* begin RECORDS PROVIDED *

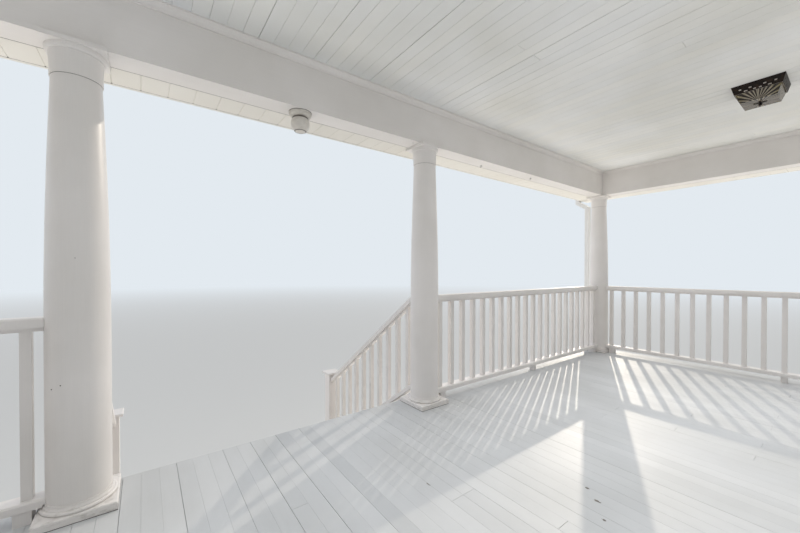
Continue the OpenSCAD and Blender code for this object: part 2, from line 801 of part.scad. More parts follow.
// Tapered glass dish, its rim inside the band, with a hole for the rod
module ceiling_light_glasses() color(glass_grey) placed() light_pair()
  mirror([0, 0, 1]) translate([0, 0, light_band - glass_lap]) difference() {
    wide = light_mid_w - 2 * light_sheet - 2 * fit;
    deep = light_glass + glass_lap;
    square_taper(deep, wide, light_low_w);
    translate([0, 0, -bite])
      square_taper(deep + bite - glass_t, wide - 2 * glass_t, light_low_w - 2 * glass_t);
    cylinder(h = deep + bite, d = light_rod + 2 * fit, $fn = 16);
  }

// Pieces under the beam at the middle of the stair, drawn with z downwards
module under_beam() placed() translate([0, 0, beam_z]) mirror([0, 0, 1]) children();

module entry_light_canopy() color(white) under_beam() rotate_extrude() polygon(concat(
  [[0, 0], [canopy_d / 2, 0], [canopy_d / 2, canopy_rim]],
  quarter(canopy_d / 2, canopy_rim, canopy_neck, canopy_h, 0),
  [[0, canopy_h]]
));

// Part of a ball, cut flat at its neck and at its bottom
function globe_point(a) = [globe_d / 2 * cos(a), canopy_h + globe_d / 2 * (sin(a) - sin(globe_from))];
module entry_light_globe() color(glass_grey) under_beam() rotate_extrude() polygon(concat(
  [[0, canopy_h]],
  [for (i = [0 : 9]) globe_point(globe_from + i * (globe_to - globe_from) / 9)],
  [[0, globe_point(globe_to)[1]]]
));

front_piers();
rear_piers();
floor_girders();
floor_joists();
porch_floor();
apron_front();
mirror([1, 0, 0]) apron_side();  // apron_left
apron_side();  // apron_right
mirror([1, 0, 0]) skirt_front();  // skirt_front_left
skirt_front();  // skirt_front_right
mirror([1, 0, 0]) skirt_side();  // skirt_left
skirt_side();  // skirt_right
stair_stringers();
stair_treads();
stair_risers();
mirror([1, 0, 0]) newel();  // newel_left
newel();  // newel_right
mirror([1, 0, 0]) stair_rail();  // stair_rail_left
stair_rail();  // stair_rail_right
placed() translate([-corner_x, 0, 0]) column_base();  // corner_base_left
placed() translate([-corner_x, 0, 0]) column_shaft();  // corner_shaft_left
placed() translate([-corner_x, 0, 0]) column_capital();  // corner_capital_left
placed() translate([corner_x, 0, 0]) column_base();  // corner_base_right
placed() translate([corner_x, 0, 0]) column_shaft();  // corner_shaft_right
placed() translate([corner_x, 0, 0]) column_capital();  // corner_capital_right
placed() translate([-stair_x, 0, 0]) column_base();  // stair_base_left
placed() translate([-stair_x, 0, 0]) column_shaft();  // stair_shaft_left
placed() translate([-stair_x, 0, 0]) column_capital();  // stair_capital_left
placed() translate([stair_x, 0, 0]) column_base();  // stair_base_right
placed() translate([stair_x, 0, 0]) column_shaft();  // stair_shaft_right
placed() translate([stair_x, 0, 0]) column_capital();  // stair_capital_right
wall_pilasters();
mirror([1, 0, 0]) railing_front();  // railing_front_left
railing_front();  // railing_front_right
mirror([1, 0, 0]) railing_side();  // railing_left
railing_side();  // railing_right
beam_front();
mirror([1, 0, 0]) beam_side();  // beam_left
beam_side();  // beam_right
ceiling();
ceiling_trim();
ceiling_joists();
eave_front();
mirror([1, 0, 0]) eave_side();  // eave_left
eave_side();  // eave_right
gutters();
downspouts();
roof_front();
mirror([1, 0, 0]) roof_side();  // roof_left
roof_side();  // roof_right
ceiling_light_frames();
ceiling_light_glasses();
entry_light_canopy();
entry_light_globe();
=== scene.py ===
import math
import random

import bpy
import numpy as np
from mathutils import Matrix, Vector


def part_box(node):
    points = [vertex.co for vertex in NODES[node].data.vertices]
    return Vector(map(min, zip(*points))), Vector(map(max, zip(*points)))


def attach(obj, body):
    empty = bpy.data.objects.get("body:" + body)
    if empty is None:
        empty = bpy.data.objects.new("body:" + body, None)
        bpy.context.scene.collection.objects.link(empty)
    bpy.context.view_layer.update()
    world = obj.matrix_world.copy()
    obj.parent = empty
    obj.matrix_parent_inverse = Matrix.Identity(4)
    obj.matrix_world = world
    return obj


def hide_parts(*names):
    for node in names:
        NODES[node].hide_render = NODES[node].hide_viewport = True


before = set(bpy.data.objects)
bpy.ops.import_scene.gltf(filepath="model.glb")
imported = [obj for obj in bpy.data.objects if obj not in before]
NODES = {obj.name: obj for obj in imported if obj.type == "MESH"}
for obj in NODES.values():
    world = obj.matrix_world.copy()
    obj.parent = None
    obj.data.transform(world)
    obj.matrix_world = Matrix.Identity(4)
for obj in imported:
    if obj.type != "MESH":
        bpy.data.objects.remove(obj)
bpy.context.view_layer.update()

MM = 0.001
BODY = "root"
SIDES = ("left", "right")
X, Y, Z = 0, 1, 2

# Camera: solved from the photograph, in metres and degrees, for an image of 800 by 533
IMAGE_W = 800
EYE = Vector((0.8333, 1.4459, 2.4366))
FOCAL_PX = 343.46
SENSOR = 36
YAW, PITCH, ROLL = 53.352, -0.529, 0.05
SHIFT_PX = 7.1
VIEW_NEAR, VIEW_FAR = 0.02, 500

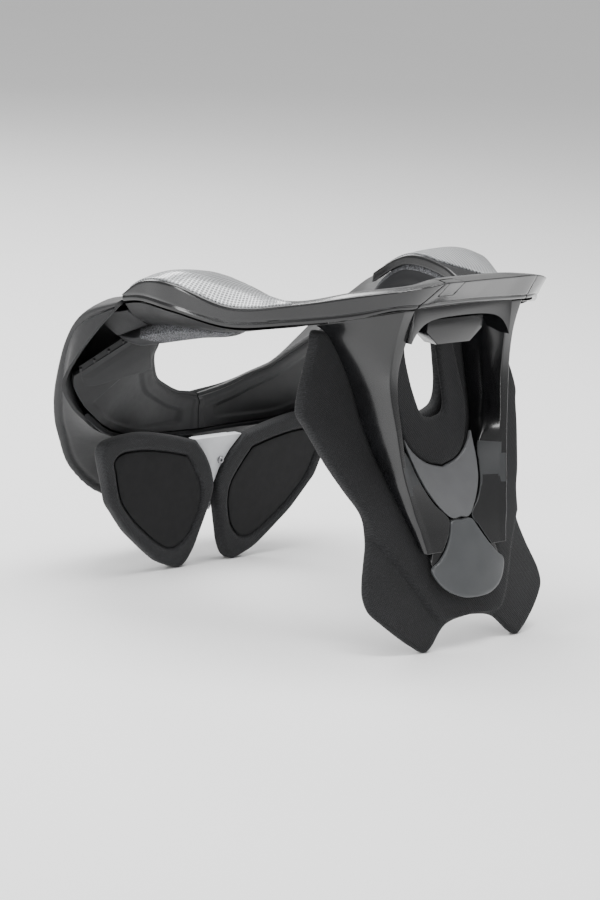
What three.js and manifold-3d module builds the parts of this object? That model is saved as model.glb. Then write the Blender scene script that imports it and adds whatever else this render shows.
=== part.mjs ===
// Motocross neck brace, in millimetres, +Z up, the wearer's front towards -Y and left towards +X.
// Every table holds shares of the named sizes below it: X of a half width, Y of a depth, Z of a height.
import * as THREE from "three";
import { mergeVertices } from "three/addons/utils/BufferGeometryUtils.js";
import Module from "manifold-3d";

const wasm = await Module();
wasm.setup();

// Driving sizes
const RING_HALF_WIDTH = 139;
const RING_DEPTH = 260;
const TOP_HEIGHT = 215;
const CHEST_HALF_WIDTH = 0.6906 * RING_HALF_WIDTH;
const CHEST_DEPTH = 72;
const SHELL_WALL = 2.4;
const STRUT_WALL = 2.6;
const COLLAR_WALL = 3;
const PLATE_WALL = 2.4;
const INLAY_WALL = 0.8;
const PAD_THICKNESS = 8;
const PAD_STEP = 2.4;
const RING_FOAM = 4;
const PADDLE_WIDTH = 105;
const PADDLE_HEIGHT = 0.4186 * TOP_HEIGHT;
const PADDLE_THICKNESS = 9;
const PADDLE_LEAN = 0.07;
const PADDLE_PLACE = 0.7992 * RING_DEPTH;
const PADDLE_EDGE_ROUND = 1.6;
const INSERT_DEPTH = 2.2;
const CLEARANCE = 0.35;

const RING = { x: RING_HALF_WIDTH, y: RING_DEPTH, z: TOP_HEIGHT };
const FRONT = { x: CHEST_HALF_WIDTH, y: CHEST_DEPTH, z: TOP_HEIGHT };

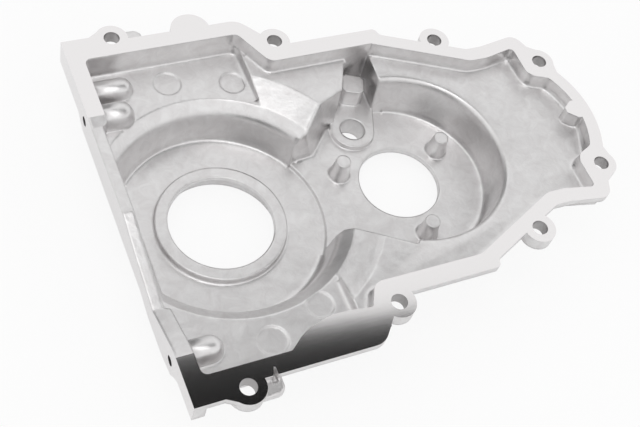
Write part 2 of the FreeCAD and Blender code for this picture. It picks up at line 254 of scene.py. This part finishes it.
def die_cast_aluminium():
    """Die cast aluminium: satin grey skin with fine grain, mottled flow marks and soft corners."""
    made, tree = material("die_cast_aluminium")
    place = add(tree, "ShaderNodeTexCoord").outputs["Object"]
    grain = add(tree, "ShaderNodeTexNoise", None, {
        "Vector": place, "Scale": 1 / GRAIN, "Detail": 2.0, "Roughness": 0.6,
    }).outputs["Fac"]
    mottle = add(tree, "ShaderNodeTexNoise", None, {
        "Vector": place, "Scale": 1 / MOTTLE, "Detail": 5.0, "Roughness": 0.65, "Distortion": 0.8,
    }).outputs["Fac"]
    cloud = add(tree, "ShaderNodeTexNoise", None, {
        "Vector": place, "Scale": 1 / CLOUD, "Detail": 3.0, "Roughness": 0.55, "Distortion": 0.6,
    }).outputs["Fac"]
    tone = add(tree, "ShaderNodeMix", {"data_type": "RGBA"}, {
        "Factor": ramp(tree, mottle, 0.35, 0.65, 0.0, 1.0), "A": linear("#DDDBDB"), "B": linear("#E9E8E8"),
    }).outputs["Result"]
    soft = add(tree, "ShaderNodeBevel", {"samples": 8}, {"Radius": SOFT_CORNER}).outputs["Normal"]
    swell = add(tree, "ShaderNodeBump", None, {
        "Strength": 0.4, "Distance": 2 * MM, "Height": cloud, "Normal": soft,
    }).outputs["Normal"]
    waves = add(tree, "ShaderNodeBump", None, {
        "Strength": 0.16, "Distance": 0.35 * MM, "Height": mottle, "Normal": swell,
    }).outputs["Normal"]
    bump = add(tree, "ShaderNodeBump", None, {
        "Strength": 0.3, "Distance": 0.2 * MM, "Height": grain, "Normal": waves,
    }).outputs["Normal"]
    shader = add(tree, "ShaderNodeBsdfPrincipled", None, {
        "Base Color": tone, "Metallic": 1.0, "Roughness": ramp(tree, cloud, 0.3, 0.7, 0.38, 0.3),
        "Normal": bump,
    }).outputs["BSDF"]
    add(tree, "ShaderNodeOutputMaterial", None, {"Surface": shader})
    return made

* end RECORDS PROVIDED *

WHAT YOU WILL DO: Using the entries above, give again exactly the lines from the line holding "bpy.context.scene.collection.objects.link(empty)" through the line holding "VIEW_NEAR, VIEW_FAR = 0.02, 500". Include both end lines and nothing else.

SOLVED EXERCISE:
        bpy.context.scene.collection.objects.link(empty)
    bpy.context.view_layer.update()
    world = obj.matrix_world.copy()
    obj.parent = empty
    obj.matrix_parent_inverse = Matrix.Identity(4)
    obj.matrix_world = world
    return obj


def hide_parts(*names):
    for node in names:
        NODES[node].hide_render = NODES[node].hide_viewport = True


before = set(bpy.data.objects)
bpy.ops.import_scene.gltf(filepath="model.glb")
imported = [obj for obj in bpy.data.objects if obj not in before]
NODES = {obj.name: obj for obj in imported if obj.type == "MESH"}
for obj in NODES.values():
    world = obj.matrix_world.copy()
    obj.parent = None
    obj.data.transform(world)
    obj.matrix_world = Matrix.Identity(4)
for obj in imported:
    if obj.type != "MESH":
        bpy.data.objects.remove(obj)
bpy.context.view_layer.update()

MM = 0.001
BODY = "root"
SIDES = ("left", "right")
X, Y, Z = 0, 1, 2

# Camera: solved from the photograph, in metres and degrees, for an image of 800 by 533
IMAGE_W = 800
EYE = Vector((0.8333, 1.4459, 2.4366))
FOCAL_PX = 343.46
SENSOR = 36
YAW, PITCH, ROLL = 53.352, -0.529, 0.05
SHIFT_PX = 7.1
VIEW_NEAR, VIEW_FAR = 0.02, 500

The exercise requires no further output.